La Bolivia scoppia di nuovo, e non solo per il gas. Scoppi che nel paese con il record mondiale dei golpe (191 nei 180 anni dall’indipendenza del 1825) non sono una novità ma che ogni volta si avvicinano di più al punto di rottura. La Bolivia da un paio di settimane è tornata nel pieno del caos. Sono a rischio la sua fragile struttura politica ma anche la sua struttura nazionale. Il presidente Carlos Mesa andò al potere nell’ottobre del 2003, quando il neo-liberista filo-Usa Carlos Sanchez de Lozada, detto «el Gringo» dovette dimettersi e fuggire in fretta e furia a Miami dopo che la «guerra del gas» (che veniva dopo la «guerra dell’acqua») aveva provocato una rivolta popolare costata una settantina di morti. Mesa era il vice del “Gringo”, ma aveva preso le distanze quando la truppa aveva cominciato a sparare sulla folla. Era un indipendente, e questo era la sua forza ma anche la sua debolezza. Assumendo l’incarico si impegnò a rispettare la «agenda di ottobre», costituita da tre impegni più uno. La nazionalizzazione del gas – l’ultima risorsa che rimane alla Bolivia dopo il saccheggio dell’argento, del salnitro e dello stagno – che Sanchez de Lozada aveva svenduto a una ventina di transnazionali; l’assemblea costituente che riscrivesse i principi di un paese popolato dal 80-90% di indiani e di cholos (i meticci) sempre tenuti in regime di apartheid; il referendum sull’autonomia, che avrebbe dovuto calmare le pulsioni separatiste dell’oligarchia petro-terrateniente di Santa Cruz; e in ultimo, come sempre incombente, il problema dell’accesso al mare, l’ossessione boliviana dopo che nella Guerra del Pacifico del 1879 perse il litorale a favore del Cile.

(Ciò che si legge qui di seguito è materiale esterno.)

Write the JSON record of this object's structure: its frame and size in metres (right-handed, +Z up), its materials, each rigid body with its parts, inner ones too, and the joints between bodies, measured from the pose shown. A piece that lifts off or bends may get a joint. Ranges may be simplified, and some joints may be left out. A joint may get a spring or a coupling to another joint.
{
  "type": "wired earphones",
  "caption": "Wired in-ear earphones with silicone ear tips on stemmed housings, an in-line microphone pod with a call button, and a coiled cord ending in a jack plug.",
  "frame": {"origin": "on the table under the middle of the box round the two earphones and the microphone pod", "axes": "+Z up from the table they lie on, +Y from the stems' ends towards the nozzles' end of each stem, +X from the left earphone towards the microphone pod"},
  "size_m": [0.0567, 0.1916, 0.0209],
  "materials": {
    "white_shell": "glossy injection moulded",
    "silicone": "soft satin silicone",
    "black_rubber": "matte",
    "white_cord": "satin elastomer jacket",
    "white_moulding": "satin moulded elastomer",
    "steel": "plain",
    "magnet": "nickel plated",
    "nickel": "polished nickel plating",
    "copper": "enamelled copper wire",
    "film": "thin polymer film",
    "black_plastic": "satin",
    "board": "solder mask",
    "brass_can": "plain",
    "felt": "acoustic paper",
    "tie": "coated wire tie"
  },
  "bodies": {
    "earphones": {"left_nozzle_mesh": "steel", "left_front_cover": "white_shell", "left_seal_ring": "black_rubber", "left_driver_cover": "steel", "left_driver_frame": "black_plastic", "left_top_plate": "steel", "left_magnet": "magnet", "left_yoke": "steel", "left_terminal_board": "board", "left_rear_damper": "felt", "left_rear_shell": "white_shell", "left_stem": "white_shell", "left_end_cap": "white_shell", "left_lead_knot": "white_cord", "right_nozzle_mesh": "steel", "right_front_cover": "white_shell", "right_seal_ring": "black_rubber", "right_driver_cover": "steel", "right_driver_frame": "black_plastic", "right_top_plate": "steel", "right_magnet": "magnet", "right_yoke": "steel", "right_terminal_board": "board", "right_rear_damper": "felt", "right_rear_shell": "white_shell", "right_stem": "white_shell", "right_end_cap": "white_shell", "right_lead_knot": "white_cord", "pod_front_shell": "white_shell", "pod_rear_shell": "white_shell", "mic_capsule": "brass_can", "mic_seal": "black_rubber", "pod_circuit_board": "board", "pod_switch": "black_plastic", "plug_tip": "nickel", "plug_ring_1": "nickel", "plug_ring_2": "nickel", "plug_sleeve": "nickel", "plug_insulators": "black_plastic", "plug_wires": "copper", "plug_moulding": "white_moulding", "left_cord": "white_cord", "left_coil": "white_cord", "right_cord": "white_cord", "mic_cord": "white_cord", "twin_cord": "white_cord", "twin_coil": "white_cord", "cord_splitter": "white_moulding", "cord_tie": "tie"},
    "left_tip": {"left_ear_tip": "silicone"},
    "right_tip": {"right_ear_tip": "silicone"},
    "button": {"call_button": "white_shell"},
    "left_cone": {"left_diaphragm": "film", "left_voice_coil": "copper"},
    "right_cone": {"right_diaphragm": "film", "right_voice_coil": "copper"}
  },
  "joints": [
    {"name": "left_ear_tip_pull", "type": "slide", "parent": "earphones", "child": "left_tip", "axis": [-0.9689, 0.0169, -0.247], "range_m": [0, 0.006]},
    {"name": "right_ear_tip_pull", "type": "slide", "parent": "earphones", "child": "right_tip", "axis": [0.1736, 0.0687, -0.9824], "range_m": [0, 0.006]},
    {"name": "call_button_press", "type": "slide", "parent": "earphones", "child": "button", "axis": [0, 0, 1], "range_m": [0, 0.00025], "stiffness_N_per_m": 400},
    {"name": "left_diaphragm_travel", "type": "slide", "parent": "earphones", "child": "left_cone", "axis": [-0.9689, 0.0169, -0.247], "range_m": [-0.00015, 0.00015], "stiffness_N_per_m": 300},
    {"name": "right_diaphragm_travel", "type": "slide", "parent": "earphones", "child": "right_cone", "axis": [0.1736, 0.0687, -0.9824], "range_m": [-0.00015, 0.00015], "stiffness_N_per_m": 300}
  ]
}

Un anno e mezzo dopo, nessuno di quegli impegni è stato mantenuto. Nel luglio del 2004 Mesa ha indetto un referendum sul gas – di cui la Bolivia ha i maggiori gicimenti dell’America latina -, ma anziché un semplice quesito – sì o no alla ri-nazionalizzazione -, ne ha presentati 5, ambigui e complicati. La nuova legge sugli idrocarburi votata infine nel marzo scorso, riflette quelle ambiguità. Nessuna nazionalizzazione, nonostante il voto quasi plebiscitario, ma solo l’elevazione della quota delle imposte e royalities dal 18 al 50%. Tutti insoddisfatti, le transnazionali, che minacciavano esodi e cause legali, e i settori popolari e di sinistra, che minacciavano – e hanno subito ripreso – le mobilitazioni.

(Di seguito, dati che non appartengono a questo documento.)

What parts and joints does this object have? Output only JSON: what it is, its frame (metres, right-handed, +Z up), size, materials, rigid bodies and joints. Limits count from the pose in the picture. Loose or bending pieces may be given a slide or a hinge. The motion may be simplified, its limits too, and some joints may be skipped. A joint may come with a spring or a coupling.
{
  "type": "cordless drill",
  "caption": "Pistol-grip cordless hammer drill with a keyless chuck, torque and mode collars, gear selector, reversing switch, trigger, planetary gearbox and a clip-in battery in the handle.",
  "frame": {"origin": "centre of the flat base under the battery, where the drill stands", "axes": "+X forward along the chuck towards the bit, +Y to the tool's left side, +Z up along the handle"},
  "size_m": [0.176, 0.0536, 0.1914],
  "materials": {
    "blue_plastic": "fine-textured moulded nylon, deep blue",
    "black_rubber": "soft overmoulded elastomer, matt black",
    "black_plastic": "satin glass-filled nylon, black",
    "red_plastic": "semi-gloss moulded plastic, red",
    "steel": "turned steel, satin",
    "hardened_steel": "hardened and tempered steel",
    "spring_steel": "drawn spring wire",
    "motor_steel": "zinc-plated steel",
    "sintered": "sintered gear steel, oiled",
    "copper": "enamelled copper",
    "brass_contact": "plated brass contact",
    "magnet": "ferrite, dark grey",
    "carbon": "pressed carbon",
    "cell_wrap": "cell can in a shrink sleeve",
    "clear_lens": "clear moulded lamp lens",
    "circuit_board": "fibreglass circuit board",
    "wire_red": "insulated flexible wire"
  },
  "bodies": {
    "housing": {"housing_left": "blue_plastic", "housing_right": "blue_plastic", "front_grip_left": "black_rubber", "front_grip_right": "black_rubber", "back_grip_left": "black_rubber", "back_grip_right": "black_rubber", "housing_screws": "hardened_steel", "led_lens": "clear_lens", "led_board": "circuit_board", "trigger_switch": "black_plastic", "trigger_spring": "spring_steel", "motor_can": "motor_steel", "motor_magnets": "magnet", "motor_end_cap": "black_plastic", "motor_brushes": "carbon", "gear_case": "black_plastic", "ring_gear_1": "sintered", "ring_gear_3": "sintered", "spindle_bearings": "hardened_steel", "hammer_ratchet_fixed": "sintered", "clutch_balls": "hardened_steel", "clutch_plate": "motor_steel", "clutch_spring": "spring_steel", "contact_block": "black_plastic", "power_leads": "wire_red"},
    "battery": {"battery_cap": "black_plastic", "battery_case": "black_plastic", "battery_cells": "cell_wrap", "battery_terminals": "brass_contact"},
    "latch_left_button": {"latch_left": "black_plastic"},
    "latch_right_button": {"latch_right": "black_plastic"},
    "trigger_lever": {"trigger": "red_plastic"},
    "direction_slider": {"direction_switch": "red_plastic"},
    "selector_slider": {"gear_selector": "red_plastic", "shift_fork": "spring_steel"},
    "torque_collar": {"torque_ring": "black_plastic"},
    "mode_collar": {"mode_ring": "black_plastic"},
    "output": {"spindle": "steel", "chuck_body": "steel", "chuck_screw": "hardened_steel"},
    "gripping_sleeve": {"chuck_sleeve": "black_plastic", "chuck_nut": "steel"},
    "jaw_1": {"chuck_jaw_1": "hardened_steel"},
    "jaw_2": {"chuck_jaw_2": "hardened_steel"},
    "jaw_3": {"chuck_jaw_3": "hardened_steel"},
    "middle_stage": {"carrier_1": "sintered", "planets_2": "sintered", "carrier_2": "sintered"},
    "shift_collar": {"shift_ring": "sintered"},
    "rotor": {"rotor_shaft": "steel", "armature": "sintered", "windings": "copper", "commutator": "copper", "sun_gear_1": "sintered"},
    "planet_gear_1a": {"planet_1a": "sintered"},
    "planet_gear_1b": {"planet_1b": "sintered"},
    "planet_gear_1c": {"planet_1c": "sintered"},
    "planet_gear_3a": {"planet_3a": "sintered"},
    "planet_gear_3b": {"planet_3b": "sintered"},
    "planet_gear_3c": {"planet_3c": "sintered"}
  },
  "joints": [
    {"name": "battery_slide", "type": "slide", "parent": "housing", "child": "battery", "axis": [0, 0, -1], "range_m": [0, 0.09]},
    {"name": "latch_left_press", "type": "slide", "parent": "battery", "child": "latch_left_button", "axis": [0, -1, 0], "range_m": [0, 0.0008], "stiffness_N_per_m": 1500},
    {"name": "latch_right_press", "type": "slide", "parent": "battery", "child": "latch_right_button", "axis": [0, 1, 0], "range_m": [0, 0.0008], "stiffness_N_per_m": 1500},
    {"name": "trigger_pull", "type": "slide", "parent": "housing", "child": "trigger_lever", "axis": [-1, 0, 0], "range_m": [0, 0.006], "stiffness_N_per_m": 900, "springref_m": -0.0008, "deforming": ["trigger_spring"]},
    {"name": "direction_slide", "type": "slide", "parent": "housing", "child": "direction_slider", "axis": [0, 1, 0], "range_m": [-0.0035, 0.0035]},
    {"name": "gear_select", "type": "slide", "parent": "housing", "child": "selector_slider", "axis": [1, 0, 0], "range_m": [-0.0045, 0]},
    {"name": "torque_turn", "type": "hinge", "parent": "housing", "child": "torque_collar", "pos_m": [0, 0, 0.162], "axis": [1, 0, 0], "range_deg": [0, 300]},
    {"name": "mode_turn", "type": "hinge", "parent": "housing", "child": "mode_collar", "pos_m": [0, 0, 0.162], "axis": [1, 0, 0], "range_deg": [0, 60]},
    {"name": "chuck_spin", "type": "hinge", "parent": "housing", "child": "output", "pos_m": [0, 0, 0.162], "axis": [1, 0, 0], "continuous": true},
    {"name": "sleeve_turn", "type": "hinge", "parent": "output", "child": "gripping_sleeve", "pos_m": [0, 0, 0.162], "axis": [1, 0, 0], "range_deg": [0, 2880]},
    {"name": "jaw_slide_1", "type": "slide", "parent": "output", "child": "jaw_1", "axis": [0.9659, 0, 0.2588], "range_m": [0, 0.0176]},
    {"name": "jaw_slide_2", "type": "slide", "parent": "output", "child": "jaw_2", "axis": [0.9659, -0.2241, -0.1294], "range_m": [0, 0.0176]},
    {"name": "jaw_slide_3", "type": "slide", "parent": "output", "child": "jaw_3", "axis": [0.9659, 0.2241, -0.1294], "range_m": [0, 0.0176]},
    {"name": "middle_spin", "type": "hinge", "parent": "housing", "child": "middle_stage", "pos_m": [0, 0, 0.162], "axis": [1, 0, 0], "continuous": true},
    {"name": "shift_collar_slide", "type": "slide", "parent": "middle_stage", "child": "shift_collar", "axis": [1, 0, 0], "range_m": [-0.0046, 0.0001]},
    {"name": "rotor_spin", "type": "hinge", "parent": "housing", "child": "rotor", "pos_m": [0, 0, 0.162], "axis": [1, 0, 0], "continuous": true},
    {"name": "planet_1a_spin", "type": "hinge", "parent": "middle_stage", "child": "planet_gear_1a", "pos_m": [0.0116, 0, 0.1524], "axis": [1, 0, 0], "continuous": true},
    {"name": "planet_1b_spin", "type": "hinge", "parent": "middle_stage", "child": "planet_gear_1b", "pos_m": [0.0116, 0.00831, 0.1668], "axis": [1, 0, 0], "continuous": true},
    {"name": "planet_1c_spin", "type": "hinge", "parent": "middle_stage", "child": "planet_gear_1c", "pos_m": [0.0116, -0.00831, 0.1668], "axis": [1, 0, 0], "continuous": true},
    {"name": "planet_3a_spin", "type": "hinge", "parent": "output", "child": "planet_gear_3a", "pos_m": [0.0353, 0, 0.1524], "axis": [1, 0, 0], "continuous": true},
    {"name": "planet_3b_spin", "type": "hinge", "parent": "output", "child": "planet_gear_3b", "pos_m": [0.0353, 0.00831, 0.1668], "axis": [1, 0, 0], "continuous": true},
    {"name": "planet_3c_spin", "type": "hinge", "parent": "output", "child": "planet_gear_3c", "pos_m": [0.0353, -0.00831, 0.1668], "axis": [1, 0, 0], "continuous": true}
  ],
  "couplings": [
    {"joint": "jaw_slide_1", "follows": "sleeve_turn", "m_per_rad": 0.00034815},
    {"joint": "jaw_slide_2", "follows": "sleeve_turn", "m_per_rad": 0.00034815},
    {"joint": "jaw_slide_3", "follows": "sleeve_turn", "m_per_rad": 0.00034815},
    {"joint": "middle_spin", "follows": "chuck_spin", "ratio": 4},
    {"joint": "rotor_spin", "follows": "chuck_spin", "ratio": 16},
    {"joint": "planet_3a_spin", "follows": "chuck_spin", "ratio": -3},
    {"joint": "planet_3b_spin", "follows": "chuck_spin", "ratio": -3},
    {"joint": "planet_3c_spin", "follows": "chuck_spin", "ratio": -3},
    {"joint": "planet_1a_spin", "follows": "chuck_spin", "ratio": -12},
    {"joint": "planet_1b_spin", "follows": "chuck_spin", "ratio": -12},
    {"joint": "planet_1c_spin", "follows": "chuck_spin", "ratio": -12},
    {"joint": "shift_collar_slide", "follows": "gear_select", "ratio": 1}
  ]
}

Adesso è arrivata la nuova stretta. Giovedì, di fronte alla scndalosa impotenza del Congresso e alla rivolta popolare che ha paralizzato il paese (a cominciare da La Paz e El Alto, il terribile agglomerato povero che domina la capitale dall’altipiano), Mesa ha emanato un Decreto supremo con cui sperava di rispondere ad almeno due dei quattro punti dell’agenda di ottobre e quindi di calmare le pressioni. Il decreto fissava per il 16 ottobre il voto per la costituente (che dovrebbe affrontare anche il problema del gas…) e per l’autonomia. Ma la mossa non è servita. «Troppo tardi», ha detto Jaime Solares, leader della Cob, la Central Obrera Boliviana. «Non ha i poteri costituzionali per farlo», ha detto Evo Morales, il leader del Mas, il Movimiento al Socialismo, e il candidato favorito per le presidenziali del 2007 (se ci si arriverà…). Per cui gli scioperi, i blocchi stradali e l’invasione di La Paz (dove comincia a scarseggiare la benzina) continuerranno. Picche anche da Santa Cruz: «il nostro referendum è fissato per il 12 agosto: lo confermiamo e avrà carattere vincolante», ha fatto sapere il Comité pro Santa Cruz, che vede come il fumo negli occhi le posizioni anti-globalizzazione e anti-libero mercato degli «andini» dell’altipiano e ha una gran voglia si staccarsi definitivamente dal resto della Bolivia trascinandosi dietro tutti i dipartimenti dell’oriente.

La situazione è critica. A tal punto che venerdì un gruppo di manifestanti (e non «di destra» ma «di sinistra» con tanto di bandiere della Cob e delle organizzazioni indigene) si sono presentati al quartier generale delle forze armate, a La Paz, chiedendo a gran voce un golpe militare. Solares stesso ha invocato «un militare patriota», tipo il venezuelano Hugo Chavez, per garantire «l’integrità nazionale» e la nazionalizzazione del gas. Un’ora dopo l’Alto comando delle forze armate ha dovuto confermarein una conferenza stampa «la lealtà alla costituzione e al potere civile». A quel punto è entrata in scena la Chiesa cattolica per tentare una estrema mediazione. Il cardinale Julio Terrazas ha convocato per ieri, a Santa Cruz, il potere esecutivo, legislativo e giudiziario. Ma a patto che «tutti rinuncino all’intransigenza e alla violenza». Difficile. Fra le voci di sindacati, partiti e imprenditori che esigono la rinuncia di Mesa e le voci ricorrenti di golpe, la prossima settimana in Bolivia si annuncia di fuoco.